The second lever is guest experience investment, which functions as a yield lever, not merely a service standard. Platform algorithms treat improvements in average review score as a signal to increase a property’s visibility, so a move from a 4.6 to a 4.9 rating generates greater exposure and can unlock Superhost status, triggering a measurable surge in bookings. Portfolio data shows that 74% of negative reviews on poorly scored properties cite a failure to communicate as the primary cause, rather than property deficiencies. These are manageable issues that respond well to systematic intervention.
The third lever is proactively scheduled maintenance. Shifting from reactive to scheduled maintenance delivered an average 31% reduction in per-unit annual costs and 67% fewer mid-stay maintenance calls. Mid-stay calls are among the leading causes of negative reviews, and in Las Vegas, emergency reactive maintenance is routinely carried out after hours and at weekends, where it typically costs around 2.4 times more than the same work completed during a normal weekday.

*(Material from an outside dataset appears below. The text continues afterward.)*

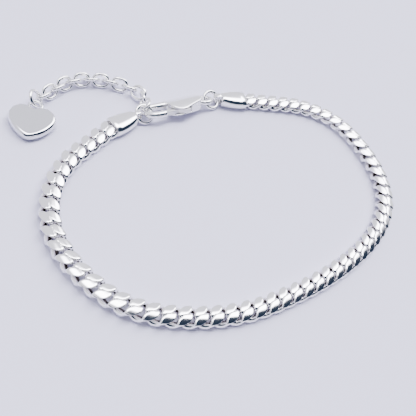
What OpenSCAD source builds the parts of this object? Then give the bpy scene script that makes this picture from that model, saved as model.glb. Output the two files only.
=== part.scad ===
// Link bracelet lying closed on a table: a flat curb chain between two end caps, a lobster clasp,
// two jump rings, a short extender chain and a heart tag. Millimetres, +Z up, the table at z = 0.

/* [Curb chain] */
// Spacing of neighbouring curb links along the chain
link_pitch = 2.4; // [2.38:0.01:2.5]
// Width of the chain across its flat
chain_w = 3.5; // [3.4:0.05:3.8]
// Thickness of the chain
chain_t = 2.0; // [1.9:0.05:2.3]
// Width of a link's wire at the link's two ends
end_wire = 0.75; // [0.65:0.05:0.8]
// Open width of a link's eye across the chain
eye_w = 0.8; // [0.8:0.05:1]
// Thickness of a link's flattened wire
wire_t = 0.8; // [0.65:0.05:0.85]
// Free room left between a link and the next but one
end_gap = 0.3; // [0.2:0.05:0.4]
// Share of the thickness that the filed crown falls at the chain's edges
crown_drop = 0.25; // [0:0.05:0.35]

/* [End caps] */
// Width of an end cap at its mouth
cap_w = 3.8; // [3.6:0.1:4.4]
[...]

4-BEDROOM, GREEN VALLEY (year-over-year)
Before: 61% occupancy, $178 ADR, $39,400 gross revenue, $16,200 NOI, 4.4 stars
After: 79% occupancy, $214 ADR, $61,700 gross revenue, $28,900 NOI, 4.91 stars
Result: +56.6% revenue, +78.4% NOI, with 11 repeat guest bookings representing 19% of annual revenue at zero platform commission cost.
2-BEDROOM CONDO, SUMMERLIN (year-over-year)
Before: 58% occupancy, $142 ADR, $30,100 gross revenue, $11,800 NOI, 4.2 stars
After: 76% occupancy, $179 ADR, $49,700 gross revenue, $23,400 NOI, 4.87 stars
Result: +65.1% revenue, +98.3% NOI, effectively doubling net operating income on the same asset through operational changes alone.
Sensitivity to operational quality is a primary determinant of STR investment performance in this market, and it is rarely reflected in pre-acquisition underwriting. In most cases, the difference between a 6% net yield and an 11% net yield on the same asset class within the same submarket is not a location differential; it is a management quality differential.
The data point to three underwriting disciplines worth adopting. Pro formas should be constructed from actively managed comparable properties in the target submarket, not market-wide averages that blend the strongest and weakest performers. When evaluating management cost, look beyond the headline percentage to the actual procedures a provider follows. And the Las Vegas event calendar should be treated as an integral component of the revenue model, not an incidental benefit.
The broader outlook remains favourable. Nevada’s regulatory environment continues to be more accommodating than coastal markets, and with several professional sports franchises now added to the state’s calendar, demand events with predictable revenue value are already well established throughout the year. These structural tailwinds favour professional operators, who are positioned to continue outperforming the general market by a considerable margin.